Treasure trove of state archives hides inside Geologic Materials Center in Anchorage
ANCHORAGE, Alaska (KTUU) - Hidden away in the Airport Heights neighborhood of Anchorage is a huge warehouse, housing history but perhaps also keys to the future.
“Thousands of people drive by every day,” said Alaska Geologic Materials Center Curator Kurt Johnson. ”Seven years ago, it was a Sam’s Club. It was purchased by the state of Alaska, and now we’re the GMC.”
The Geologic Materials Center – boasting the state’s largest geologic collection for researchers, industry workers and education communities, according to its website – holds a massive amount of geologic archives from across Alaska. Among those are 250,000 processed slides and thin cuts of sections of rock; more than half a million surface samples; 16.7 million “representative feet” of energy core and cuttings; and more, including small samples of fossils, gems and minerals.
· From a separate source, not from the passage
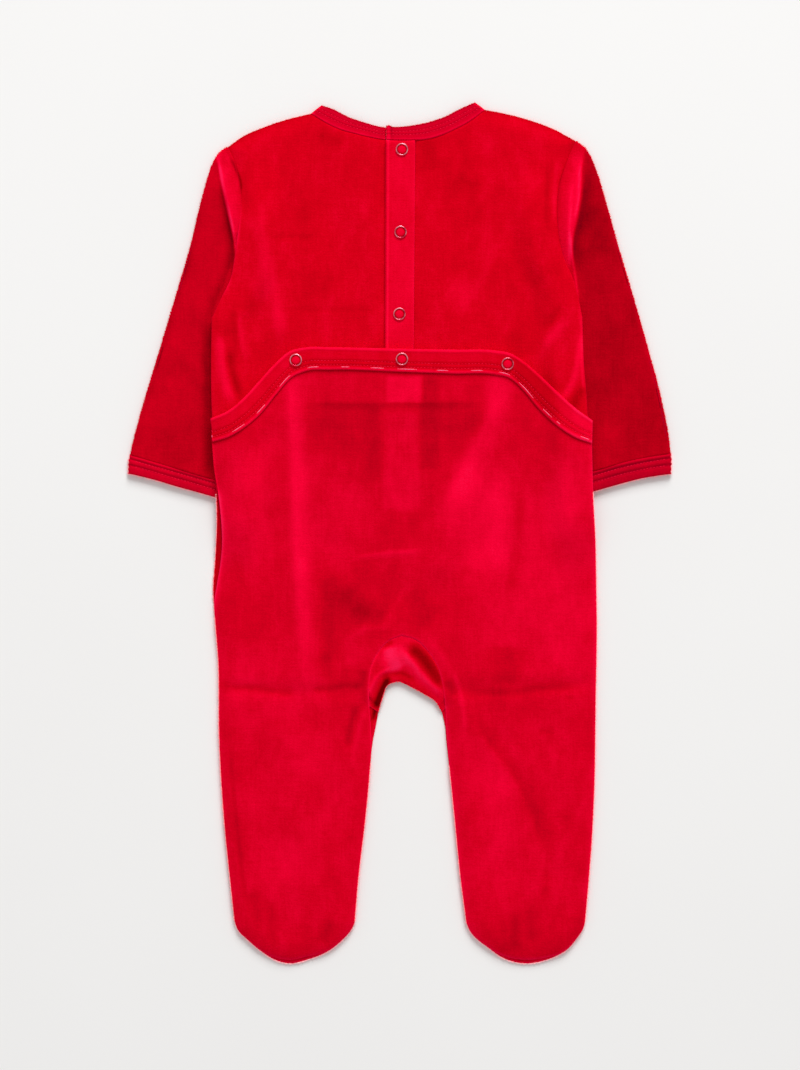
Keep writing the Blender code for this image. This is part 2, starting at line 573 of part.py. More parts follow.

“The materials center is a basically a research library full of rocks for geologists that came from across the entire state of Alaska,” Johnson said. “Geologists can go to our online interface, request materials, we pull them off the shelves, put them on the tables, and geologists can look at them more closely to try and answer geological questions.”
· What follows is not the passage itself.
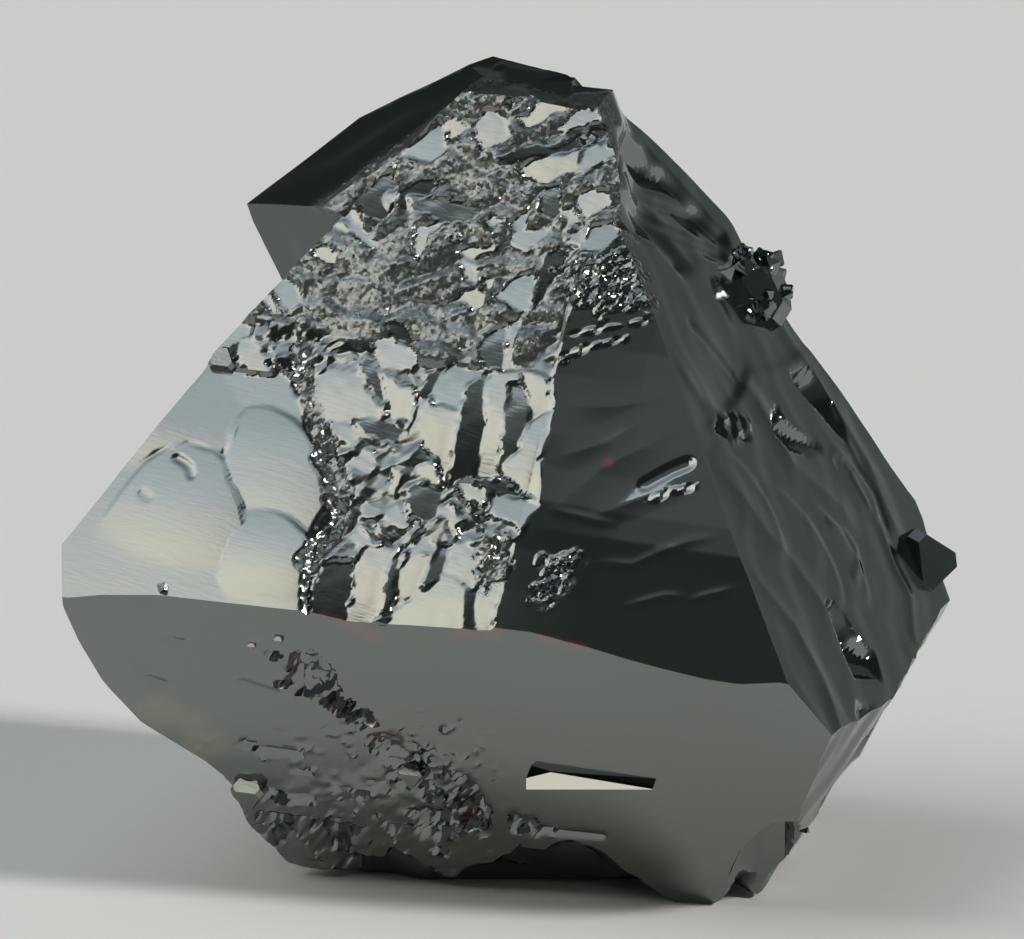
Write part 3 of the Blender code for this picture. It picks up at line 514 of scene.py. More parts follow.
def upper_right_relief(u, v):
    """Soft flow bands, shallow layers, black pits with leaning floors and a ragged sunk patch."""
    along, from_edge = 0.5 * u + SIN_60 * v, SIN_60 * (u + 11.3) - 0.5 * v
    step = (from_edge + 0.9 * np.sin(0.35 * along) + 0.35 * np.sin(1.1 * along + 1)) / 3.1
    inner = blend(from_edge, 0.5, 2.5)
    height = -0.5 + 0.025 * from_edge + 0.8 * blend(v, 9, 12) * (1 - blend(from_edge, 2, 5))
    height += inner * 0.03 * (step % 1.0 - blend(step % 1.0, 0.6, 1.0))

    # The sunk patch: uneven ground and leaning treads, deeper towards the top.
    sunk = blend(depth_inside(u, v, SUNK_PATCH) + 0.3 * waver(u, v, 1.4, 37), -0.4, 0.5)
    rung = ((v + 0.6 * u + 0.5 * waver(u, v, 2.6, 38)) / 2.3) % 1.0
    treads = 0.3 * (rung - blend(rung, 0.65, 1.0))
    height += sunk * (0.12 * waver(u, v, 1.7, 32) - treads - 0.2 - 0.11 * (v - 8))

    # Flow bands, and a step down across the face with a rough patch on it.
    for points, width, rise in FLOW_BANDS:
        height += inner * crest(u, v, points, width, rise)
    above = v - np.interp(u, *FRONT_LEDGE)
    drop = inner * (0.16 - 0.1 * blend(np.abs(u + 3.5), 1.0, 4.0))
    height -= drop * blend(above, -0.1, 0.35) * (1 - blend(above, 0.5, 4.0))
    rough = blend(depth_inside(u, v, ROUGH_LEDGE), -0.1, 0.15)
    height += rough * (hillocks(u, v, 0.7, 0.3, 0.3, 33) + 0.1)

    # Pits with a floor that leans down and inwards, grooves, and low round growth steps.
    for outline in PITS:
        inside = depth_inside(u, v, outline)
        lowest = min(place[1] for place in outline)
        height -= blend(inside, -0.15, 0.35) * (0.05 + 0.32 * (v - lowest))
    for groove in RIGHT_GROOVES:
        height += hollow(u, v, *groove)
    for centre_u, centre_v, radius, rise in ROUND_STEPS:
        du, dv = (u - centre_u) / radius, (v - centre_v) / (1.25 * radius)
        height += rise * blend(du + 1.2, 0, 2) * (1 - blend(np.hypot(du, dv), 0.85, 1.05))
    return height + 0.012 * waver(u, v, 1.3, 34)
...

Johnson said he and his team had calculated that the materials in the facility, most of which are irreplaceable, would probably cost somewhere in the $35 billion range to reproduce. However, that’s with data attached. Most of the samples would lost their value and importance if the research that’s been done on them was lost.
“Rocks here have to have metadata associated with them,” he said. “Without the information about where they came from, the geologic formation they came from, they are basically rocks that you can put out in the driveway for fill. The metadata is an important part of what’s going on here.
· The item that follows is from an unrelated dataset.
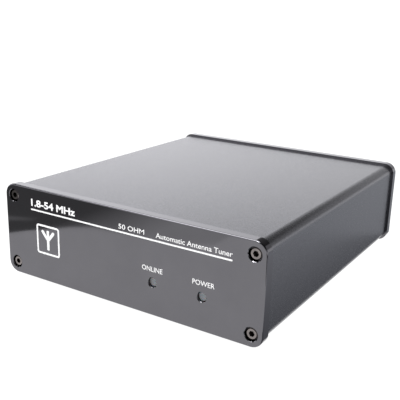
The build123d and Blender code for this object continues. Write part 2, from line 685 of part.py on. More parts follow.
# ---------------------------------------------------------------------------------------------
# Board and what stands on it; places are from the board's middle
# ---------------------------------------------------------------------------------------------
CAPACITOR_ROW = 0.0
CAPACITOR_PITCH = 15.0
CAPACITOR_COUNT = 8
CAPACITOR_RADIUS = 5.5
CAPACITOR_THICK = 3.0
CAPACITOR_LEGS = 5.0
CAPACITOR_LIFT = 1.5
CAPACITOR_LEG = 0.35
CAPACITOR_EDGE = 1.3
LEG_ENTRY = 2.0         # how far each leg reaches into its disc
BOARD_CORNER = 0.8
LEG_HOLE = 0.45
WIRE_HOLE = 1.3
WIRE_RUN = 5.0          # each socket's wire runs this far forward before it turns down
GROUND_WIRE_RUN = 6.0
RELAY_EDGE = 0.8
COIL_ROW = 46.0
NETWORK_RELAY = (56.0, -46.0)

relay_x = [RELAY_PITCH * (i - (RELAY_COUNT - 1) / 2) for i in range(RELAY_COUNT)]
capacitor_x = [CAPACITOR_PITCH * (i - (CAPACITOR_COUNT - 1) / 2) for i in range(CAPACITOR_COUNT)]
relay_spots = {name: [(x, y) for x in relay_x] for name, y in RELAY_ROWS.items()}
relay_spots["network_side_relay"] = [NETWORK_RELAY]
relay_pin_spots = [
    (x + pin_x, y + pin_y) for spots in relay_spots.values() for x, y in spots for pin_x, pin_y in RELAY_PINS
]
capacitor_leg_spots = [
    (x + side * CAPACITOR_LEGS / 2, CAPACITOR_ROW) for x in capacitor_x for side in (-1, 1)
]
led_lead_spots = [(x, lamp_back + LEAD_RUN - BOARD_MIDDLE) for x in lead_x]
socket_wire_spots = [(x, BACK - SOLDER_PIN_END - WIRE_RUN - BOARD_MIDDLE) for x in SOCKETS.values()]
ground_wire_spot = (GROUND_X, lug_back - GROUND_WIRE_RUN - BOARD_MIDDLE)

with BuildPart() as main_board:
    with BuildSketch(on_board()):
        RectangleRounded(BOARD_WIDTH, BOARD_LENGTH, BOARD_CORNER)
        with Locations(*relay_pin_spots):
            Circle(PIN_HOLE, mode=Mode.SUBTRACT)
        with Locations(*capacitor_leg_spots, *led_lead_spots):
            Circle(LEG_HOLE, mode=Mode.SUBTRACT)
        with Locations(*socket_wire_spots, ground_wire_spot):
            Circle(WIRE_HOLE, mode=Mode.SUBTRACT)
    extrude(amount=-BOARD_THICK)
main_board.part.label = "main_board"
export_step(main_board.part, "parts/main_board.step")

# Relays: each is a sealed box with five pins.
for name, spots in relay_spots.items():
    with BuildPart() as relays:
        with BuildSketch(on_board()):
            with Locations(*spots):
                Rectangle(RELAY_WIDTH, RELAY_DEPTH)
        extrude(amount=RELAY_HEIGHT)
        fillet(relays.edges().group_by(Axis.Z)[-1], RELAY_EDGE)
        with BuildSketch(on_board()):
            with Locations(*[(x + pin_x, y + pin_y) for x, y in spots for pin_x, pin_y in RELAY_PINS]):
                Circle(RELAY_PIN_RADIUS)
        extrude(amount=-PIN_REACH)
    relays.part.label = name
    export_step(relays.part, f"parts/{name}.step")

# Disc capacitors stand on edge on their two legs.
with BuildPart() as tuning_capacitors:
    for x in capacitor_x:
        middle = Plane(
            origin=(x, BOARD_MIDDLE + CAPACITOR_ROW, BOARD_TOP + CAPACITOR_LIFT + CAPACITOR_RADIUS),
            x_dir=(1, 0, 0),
            z_dir=(0, -1, 0),
        )
        with BuildSketch(middle):
            Circle(CAPACITOR_RADIUS)
        extrude(amount=CAPACITOR_THICK / 2, both=True)
    fillet(tuning_capacitors.edges(), CAPACITOR_EDGE)
    with BuildSketch(on_board(lift=CAPACITOR_LIFT + LEG_ENTRY)):
        with Locations(*capacitor_leg_spots):
            Circle(CAPACITOR_LEG)
    extrude(amount=-(CAPACITOR_LIFT + LEG_ENTRY + PIN_REACH))
tuning_capacitors.part.label = "tuning_capacitors"
export_step(tuning_capacitors.part, "parts/tuning_capacitors.step")


WINDING_GAP = 0.05      # between a core and the wire round it


def wire_turn(outer, inner, thick, wire):
    """One closed turn of wire round a ring core's section; the core's axis is Z."""
    reach = thick / 2 + wire + WINDING_GAP
    with BuildPart() as turn:
        with BuildLine(Plane.XZ) as path:
            FilletPolyline(
                (inner - wire - WINDING_GAP, reach),
                (outer + wire + WINDING_GAP, reach),
                (outer + wire + WINDING_GAP, -reach),
                (inner - wire - WINDING_GAP, -reach),
                radius=2 * wire,
                close=True,
            )
        with BuildSketch(Plane(origin=path.line @ 0, z_dir=path.line % 0)):
            Circle(wire)
        sweep()
    return turn.part


# Ring cores stand on edge: the larger ones are the network's inductors, and the two small
# ones sense the forward and the reflected wave.
RING_SIZES = {"inductor": (10.1, 6.3, 6.4), "sense": (6.3, 3.6, 4.8)}
RING_WIRE = {"inductor": 0.6, "sense": 0.3}
RING_TURNS = {"inductor": 14, "sense": 12}
RING_LIFT = 0.3         # between the windings and the board
RING_GAP_START = 100.0  # the windings leave a gap at the foot of each ring
RING_WOUND = 340.0
RING_SPOTS = {
    "inductor": [(-50.0, COIL_ROW), (-32.0, COIL_ROW), (-14.0, COIL_ROW)],
    "sense": [(-30.0, 67.0), (30.0, 67.0)],
}
for kind, spots in RING_SPOTS.items():
    outer, inner, thick = RING_SIZES[kind]
    wire = RING_WIRE[kind]
    turn = wire_turn(outer, inner, thick, wire)
    lift = outer + 2 * wire + RING_LIFT
    for number, (x, y) in enumerate(spots, start=1):
        ring = Plane(origin=(x, BOARD_MIDDLE + y, BOARD_TOP + lift), x_dir=(0, 1, 0), z_dir=(1, 0, 0))
        with BuildPart() as core:
            with BuildSketch(ring):
                Circle(outer)
                Circle(inner, mode=Mode.SUBTRACT)
            extrude(amount=thick / 2, both=True)
            fillet(core.edges(), 2 * wire)
        core.part.label = f"{kind}_core_{number}"
        export_step(core.part, f"parts/{kind}_core_{number}.step")
        with BuildPart() as winding:
            with Locations(ring):
                with PolarLocations(0, RING_TURNS[kind], RING_GAP_START, RING_WOUND):
                    add(turn)
        winding.part.label = f"{kind}_winding_{number}"
        export_step(winding.part, f"parts/{kind}_winding_{number}.step")

# Small inductors: open coils of thick wire that lie on the board.
AIR_COILS = [(8.0, 3.6, 4), (25.0, 4.2, 5), (42.0, 4.8, 6), (58.0, 5.4, 7)]
COIL_WIRE = 0.6
COIL_PITCH = 1.9
COIL_LIFT = 0.2
for number, (x, radius, turns) in enumerate(AIR_COILS, start=1):
    length = COIL_PITCH * turns
    start = (x, BOARD_MIDDLE + COIL_ROW - length / 2, BOARD_TOP + radius + COIL_WIRE + COIL_LIFT)
    with BuildPart() as air_coil:
        with BuildLine() as path:
            Helix(COIL_PITCH, length, radius, center=start, direction=(0, 1, 0))
        with BuildSketch(Plane(origin=path.line @ 0, z_dir=path.line % 0)):
            Circle(COIL_WIRE)
        sweep(is_frenet=True)
    air_coil.part.label = f"air_coil_{number}"
    export_step(air_coil.part, f"parts/air_coil_{number}.step")


CHIP_WIDTH = 7.5
CHIP_HEIGHT = 2.4
CHIP_LIFT = 0.15
CHIP_TAPER = 4.0
CHIP_LEAD = (1.6, 0.45, 0.3)
CHIP_LEAD_PITCH = 1.27


def flat_package(spot, length, leads):
    """A flat chip on the board: a body with a row of leads along each long side."""
    lead_length, lead_width, lead_height = CHIP_LEAD
    with BuildPart() as chip:
        with BuildSketch(on_board(*spot, lift=CHIP_LIFT)):
            Rectangle(CHIP_WIDTH, length)
        extrude(amount=CHIP_HEIGHT, taper=CHIP_TAPER)
        with BuildSketch(on_board(*spot)):
            with GridLocations(CHIP_WIDTH + 0.75 * lead_length, CHIP_LEAD_PITCH, 2, leads // 2):
                Rectangle(lead_length, lead_width)
        extrude(amount=lead_height)
    return chip.part


with BuildPart() as microcontroller:
    add(flat_package((0.0, -56.0), 18.0, 28))
microcontroller.part.label = "microcontroller"
export_step(microcontroller.part, "parts/microcontroller.step")

with BuildPart() as relay_drivers:
    for x in (-22.0, 22.0):
        add(flat_package((x, -52.0), 11.6, 18))
relay_drivers.part.label = "relay_drivers"
export_step(relay_drivers.part, "parts/relay_drivers.step")

CRYSTAL_SPOT = (-11.0, -60.0)
CRYSTAL_LENGTH = 11.0
CRYSTAL_WIDTH = 4.6
CRYSTAL_HEIGHT = 3.6
CAN_EDGE = 0.5
with BuildPart() as clock_crystal:
    with BuildSketch(on_board(*CRYSTAL_SPOT)):
        SlotOverall(CRYSTAL_LENGTH, CRYSTAL_WIDTH)
    extrude(amount=CRYSTAL_HEIGHT)
    fillet(clock_crystal.edges().group_by(Axis.Z)[-1], CAN_EDGE)
clock_crystal.part.label = "clock_crystal"
export_step(clock_crystal.part, "parts/clock_crystal.step")

# Regulator: a plastic body that lies on its metal tab.
REGULATOR_SPOT = (-50.0, -54.0)
REGULATOR_WIDTH = 10.0
TAB_LENGTH = 15.5
TAB_THICK = 1.3
TAB_HOLE = 1.8
TAB_HOLE_SHIFT = 4.5
BODY_LENGTH = 9.5
BODY_HEIGHT = 3.2
regulator_x, regulator_y = REGULATOR_SPOT
with BuildPart() as voltage_regulator:
    with BuildSketch(on_board(regulator_x, regulator_y)):
        Rectangle(REGULATOR_WIDTH, TAB_LENGTH)
    extrude(amount=TAB_THICK)
    with BuildSketch(on_board(regulator_x, regulator_y + (BODY_LENGTH - TAB_LENGTH) / 2, TAB_THICK)):
        Rectangle(REGULATOR_WIDTH, BODY_LENGTH)
    extrude(amount=BODY_HEIGHT)
    with BuildSketch(on_board(regulator_x, regulator_y + TAB_HOLE_SHIFT)):
        Circle(TAB_HOLE)
    extrude(amount=TAB_THICK, mode=Mode.SUBTRACT)
voltage_regulator.part.label = "voltage_regulator"
export_step(voltage_regulator.part, "parts/voltage_regulator.step")

CAN_SPOTS = [(-36.0, -50.0), (-36.0, -62.0)]
CAN_RADIUS = 4.0
CAN_HEIGHT = 11.5
with BuildPart() as supply_capacitors:
    with BuildSketch(on_board()):
        with Locations(*CAN_SPOTS):
            Circle(CAN_RADIUS)
    extrude(amount=CAN_HEIGHT)
    fillet(supply_capacitors.edges().group_by(Axis.Z)[-1], CAN_EDGE)
supply_capacitors.part.label = "supply_capacitors"
export_step(supply_capacitors.part, "parts/supply_capacitors.step")

# ---------------------------------------------------------------------------------------------
# Wires from the rear panel to the board
# ---------------------------------------------------------------------------------------------
SOCKET_WIRE = 0.9
SOCKET_WIRE_BEND = 3.5
GROUND_WIRE = 0.8
GROUND_WIRE_BEND = 2.5
GROUND_WIRE_DROP = 7.5  # the wire meets the lug's tail this far below the stud
WIRE_END = BOARD_UNDER - 1.0
for name, x in SOCKETS.items():
    wire_start = BACK - SOLDER_PIN_END
    with BuildPart() as lead:
        with BuildLine():
            FilletPolyline(
                (x, wire_start, MIDDLE),
                (x, wire_start - WIRE_RUN, MIDDLE),
                (x, wire_start - WIRE_RUN, WIRE_END),
                radius=SOCKET_WIRE_BEND,
            )
        with BuildSketch(outward(wire_start, x)):
            Circle(SOCKET_WIRE)
        sweep()
    lead.part.label = f"{name}_lead"
    export_step(lead.part, f"parts/{name}_lead.step")

lug_face = lug_back - LUG_THICK
lug_wire_z = MIDDLE - GROUND_WIRE_DROP
with BuildPart() as ground_lead:
    with BuildLine():
        FilletPolyline(
            (GROUND_X, lug_face, lug_wire_z),
            (GROUND_X, lug_back - GROUND_WIRE_RUN, lug_wire_z),
            (GROUND_X, lug_back - GROUND_WIRE_RUN, WIRE_END),
            radius=GROUND_WIRE_BEND,
        )
    with BuildSketch(outward(lug_face, GROUND_X, lug_wire_z)):
        Circle(GROUND_WIRE)
    sweep()
ground_lead.part.label = "ground_lead"
export_step(ground_lead.part, "parts/ground_lead.step")
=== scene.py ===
"""Looks of an automatic antenna tuner: finishes, print, threads, studio and camera round its frame."""

import logging
import math
from collections.abc import Callable, Iterator
from contextlib import contextmanager
from dataclasses import dataclass, field
from enum import Enum
from typing import Any

import bmesh
import bpy
from mathutils import Matrix, Vector


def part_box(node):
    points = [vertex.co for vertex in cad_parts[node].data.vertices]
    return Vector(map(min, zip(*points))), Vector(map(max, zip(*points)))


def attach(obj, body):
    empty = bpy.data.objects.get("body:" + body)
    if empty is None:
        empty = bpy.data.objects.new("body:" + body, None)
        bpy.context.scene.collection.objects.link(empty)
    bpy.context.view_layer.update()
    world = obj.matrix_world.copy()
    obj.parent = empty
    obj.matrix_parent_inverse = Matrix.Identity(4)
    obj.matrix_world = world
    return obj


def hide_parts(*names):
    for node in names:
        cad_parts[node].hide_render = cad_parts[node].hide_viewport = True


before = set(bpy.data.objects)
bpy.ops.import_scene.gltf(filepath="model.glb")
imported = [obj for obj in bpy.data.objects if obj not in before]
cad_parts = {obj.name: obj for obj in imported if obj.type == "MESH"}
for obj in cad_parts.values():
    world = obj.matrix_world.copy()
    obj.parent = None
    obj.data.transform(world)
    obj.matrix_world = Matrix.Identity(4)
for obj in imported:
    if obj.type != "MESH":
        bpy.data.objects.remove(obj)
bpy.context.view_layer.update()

MM = 0.001
# Noise levels between which a finish's colour, and its shine, go from one end to the other.
PATCH_SPREAD = (0.35, 0.65)
SHINE_SPREAD = (0.3, 0.7)
# How far light runs under a milky surface, mm.
MILKY_REACH = 0.5
# Points closer than this share of a millimetre, or of a thread's pitch, are merged.
MERGE_SHARE = 0.001
# Steps in a full turn of a turned shape.
TURN_STEPS = 64
# Where a thread's groove ends, and where its crest starts and ends, as shares of the pitch.
GROOVE_END = 0.15
CREST_START = 0.45
CREST_END = 0.7
# Turns of thread past each end of a bar, which are cut off again.
LEAD_IN = 1.5
# Short names for the types that recur.
Piece = bpy.types.Object
Socket = bpy.types.NodeSocket
Tree = bpy.types.NodeTree
log = logging.getLogger("antenna_tuner")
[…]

“We get geologists from all disciplines, whether it’s environmental geology, mining, whether it’s energy, whether it’s pure research with academia,” he continued. “And so, because the state is so large, (and) it’s very difficult to get to, rocks here make it much easier for geologists to study what they need to study and keep the cost down.”
With a mission of permanently archiving, indexing, protecting and making available for public inspection all kinds of geologic materials and their corresponding data, the center has become a hub for those seeking further knowledge of Alaska’s natural resources. Some researchers have even turned it into their home base for ongoing projects.
On Tuesday, Asher Hopkins, a volunteer, was sorting through hundreds of slides of very thin rock samples that needed recording. Corey Ramstad, a geologist with Hilcorp, was analyzing rocks from the Prudhoe Bay area in an attempt to evaluate some reservoir characteristics and hopefully enhance recovery there. Erin Todd, a research geologist with the U.S. Geological Survey, was working on a set of samples that derived from the ocean.
“It’s important to be able to look at a complex place like Alaska, where we have bits and pieces from all over the Pacific Ocean, and put together a story,” Johnson said. “... You have to look at the geometry of what’s going on under the ground, you’ve got to figure out what events happened, and then you’ve got to put the events in order. If you can do that, you’ve got the pieces to tell a geologic story.”